WRITTEN REQUEST:
Quote verbatim every line from the line containing "33, 0.45, 0.0)" to the line containing "before = set(bpy.data.objects)", inclusive of both, and no other line.

COLLECTED DATA:
==========

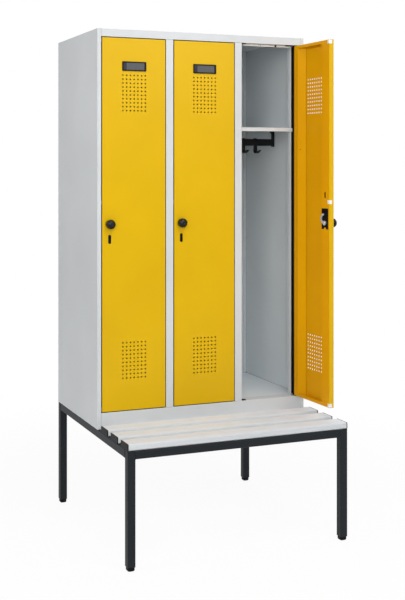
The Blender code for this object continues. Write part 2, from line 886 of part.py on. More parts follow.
def build_doors(paint, plastic, label_finish, steel):
    shell = door_shell_mesh()
    rod = shaded_smooth(pivot_rod_mesh())
    label = label_holder_mesh()
    case = lock_case_mesh()
    knob = shaded_smooth(knob_mesh())
    latch = latch_mesh()
    for index in range(compartments):
        number = index + 1
        pivot = add_empty(f"door_{number}_pivot", (pivot_x(index), cabinet_front + pivot_depth, 0))
        if index == compartments - 1:
            pivot.rotation_euler.z = math.radians(door_open_angle)
        add_part(f"door_{number}_shell", shell, paint, parent=pivot)
        add_part(f"door_{number}_pivot_rod", rod, steel, parent=pivot)
        label_x = pivot_inset - door_width / 2
        label_place = (label_x, door_front_local - fit_gap, label_centre_height)
        add_part(f"door_{number}_label_holder", label, label_finish, label_place, pivot)
        case_place = (knob_local_x, 0, knob_height)
        add_part(f"door_{number}_lock_case", case, plastic, case_place, pivot)
        turn = add_empty(f"door_{number}_knob_axis", (knob_local_x, door_front_local, knob_height), pivot)
        add_part(f"door_{number}_knob", knob, plastic, parent=turn)
        latch_place = (0, latch_front - door_front_local, 0)
        add_part(f"door_{number}_latch", latch, steel, latch_place, turn)


def main():
    for leftover in list(bpy.data.objects):
        bpy.data.objects.remove(leftover)
    grey_paint = painted("light_grey_paint", 214, 216, 217, 0.45, 0.0)
    yellow_paint = painted("yellow_paint", 228, 184, 28, 0.4, 0.0)
    tube_paint = painted("anthracite_paint", 44, 47, 51, 0.5, 0.0)
    seat_finish = painted("light_grey_seat", 219, 220, 219, 0.5, 0.0)
    black_plastic = painted("black_plastic", 22, 22, 24, 0.45, 0.0)
    label_plastic = painted("dark_grey_plastic", 70, 72, 74, 0.5, 0.0)
    bright_steel = painted("bright_steel", 196, 198, 202, 0.3, 1.0)
    black_steel = painted("black_steel", 30, 31, 33, 0.45, 0.0)
    build_frame(tube_paint, black_plastic)
    build_seat(seat_finish, black_plastic)
    build_carcass(grey_paint)
    build_fittings(grey_paint, black_steel, black_steel)
    build_doors(yellow_paint, black_plastic, label_plastic, bright_steel)


main()
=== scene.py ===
import math

import bmesh
import bpy
from mathutils import Matrix, Vector


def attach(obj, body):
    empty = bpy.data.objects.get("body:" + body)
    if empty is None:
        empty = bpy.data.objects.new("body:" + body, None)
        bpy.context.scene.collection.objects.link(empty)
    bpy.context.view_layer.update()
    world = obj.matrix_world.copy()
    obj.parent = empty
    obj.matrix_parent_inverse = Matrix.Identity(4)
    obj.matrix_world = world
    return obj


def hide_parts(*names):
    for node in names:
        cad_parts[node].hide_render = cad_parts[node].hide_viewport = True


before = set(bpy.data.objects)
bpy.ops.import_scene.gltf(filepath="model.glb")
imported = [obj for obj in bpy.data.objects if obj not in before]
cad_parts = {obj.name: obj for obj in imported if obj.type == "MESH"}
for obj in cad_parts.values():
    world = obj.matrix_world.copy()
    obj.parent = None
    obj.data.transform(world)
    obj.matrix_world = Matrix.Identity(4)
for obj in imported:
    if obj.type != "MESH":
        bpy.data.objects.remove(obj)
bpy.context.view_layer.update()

print("locker: frame loaded with", len(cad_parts), "nodes")

# sizes shared by the pieces, in metres
cabinet = {
    "width": 0.900, "depth": 0.500, "base": 0.425, "top": 1.955, "frontY": -0.090,
    "sheet": 0.0012, "gap": 0.0003, "stile": 0.0155, "pitch": 0.300, "compartments": 3,
    "openLow": 0.487, "openHigh": 1.925, "stopY": 0.0211, "strikeLip": 0.008,
    "channelWide": 0.030, "channelDeep": 0.046, "channelLip": 0.004, "rearFlange": 0.015,
    "shelfZ": 1.587, "foldRadius": 0.0015, "cutBevel": 0.00025,
}
door = {
    "width": 0.262, "low": 0.490, "high": 1.922, "thick": 0.020, "hingeIn": 0.010, "pivotY": 0.0075,
    "sideGap": 0.003, "openAngle": 92.0, "edgeRadius": 0.0014, "lockFlange": 0.054, "hingeFlange": 0.037,
    "ramp": 0.035, "rampRadius": 0.004, "endLip": 0.013, "knobIn": 0.030, "knobZ": 1.207, "labelZ": 1.814,
}
overrun = 0.002  # how far a cutter reaches past what it cuts
slack = 0.0005  # room round a piece in its notch or window
halfRound = 12  # facets of a small half circle


def taken(look, names):
    return [look[name] for name in names.split()]


sheet, gap, stile, pitch, frontY, depth = taken(cabinet, "sheet gap stile pitch frontY depth")
base, top, openLow, openHigh, stopY, shelfZ = taken(cabinet, "base top openLow openHigh stopY shelfZ")
strikeLip, channelWide = taken(cabinet, "strikeLip channelWide")
channelDeep, channelLip = taken(cabinet, "channelDeep channelLip")
compartments = range(cabinet["compartments"])
halfWidth = cabinet["width"] / 2
middles = [-halfWidth + pitch * (index + 0.5) for index in compartments]
openWide = pitch - 2 * stile
bodyTop = top - sheet - gap
bodyBase = base + gap
wallRear = depth - 2 * sheet - 2 * gap
channelRear = channelDeep + sheet + gap
doorLow, doorHigh, knobZ, hingeX = taken(door, "low high knobZ hingeIn")
freeX = hingeX - door["width"]
middleX = hingeX - door["width"] / 2
skinY = -door["pivotY"]
backY = skinY + door["thick"]
knobX = freeX + door["knobIn"]


# shader and geometry trees

def linear(colour):
    # sRGB 0-255 to the linear colour that a node takes
    parts = []
    for value in colour:
        part = value / 255
        parts.append(part / 12.92 if part <= 0.04045 else ((part + 0.055) / 1.055) ** 2.4)
    return (*parts, 1.0)


masks = {  # the ranges that run from nothing to all, and the rays that find an edge or a gap
    "edge": (0.98, 0.80), "edgeRays": 4, "crevice": (0.72, 0.24), "creviceRays": 6, "up": (0.75, 0.98),
}


class Wire:
    # one output socket; arithmetic on it adds Math nodes
    def __init__(self, graph, socket):
        self.graph = graph
        self.socket = socket

    def math(self, operation, first, second, clamp=False):
        return self.graph.add("ShaderNodeMath", {0: first, 1: second}, operation=operation, use_clamp=clamp)

    def __add__(self, other):
        return self.math("ADD", self, other)

    def __radd__(self, other):
        return self.math("ADD", other, self)

    def __sub__(self, other):
        return self.math("SUBTRACT", self, other)

    def __rsub__(self, other):
        return self.math("SUBTRACT", other, self)

    def __mul__(self, other):
        return self.math("MULTIPLY", self, other)

    def __rmul__(self, other):
        return self.math("MULTIPLY", other, self)

    def clamped(self):
        return self.math("ADD", self, 0.0, clamp=True)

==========

FINAL RESULT:
    black_steel = painted("black_steel", 30, 31, 33, 0.45, 0.0)
    build_frame(tube_paint, black_plastic)
    build_seat(seat_finish, black_plastic)
    build_carcass(grey_paint)
    build_fittings(grey_paint, black_steel, black_steel)
    build_doors(yellow_paint, black_plastic, label_plastic, bright_steel)


main()
=== scene.py ===
import math

import bmesh
import bpy
from mathutils import Matrix, Vector


def attach(obj, body):
    empty = bpy.data.objects.get("body:" + body)
    if empty is None:
        empty = bpy.data.objects.new("body:" + body, None)
        bpy.context.scene.collection.objects.link(empty)
    bpy.context.view_layer.update()
    world = obj.matrix_world.copy()
    obj.parent = empty
    obj.matrix_parent_inverse = Matrix.Identity(4)
    obj.matrix_world = world
    return obj


def hide_parts(*names):
    for node in names:
        cad_parts[node].hide_render = cad_parts[node].hide_viewport = True


before = set(bpy.data.objects)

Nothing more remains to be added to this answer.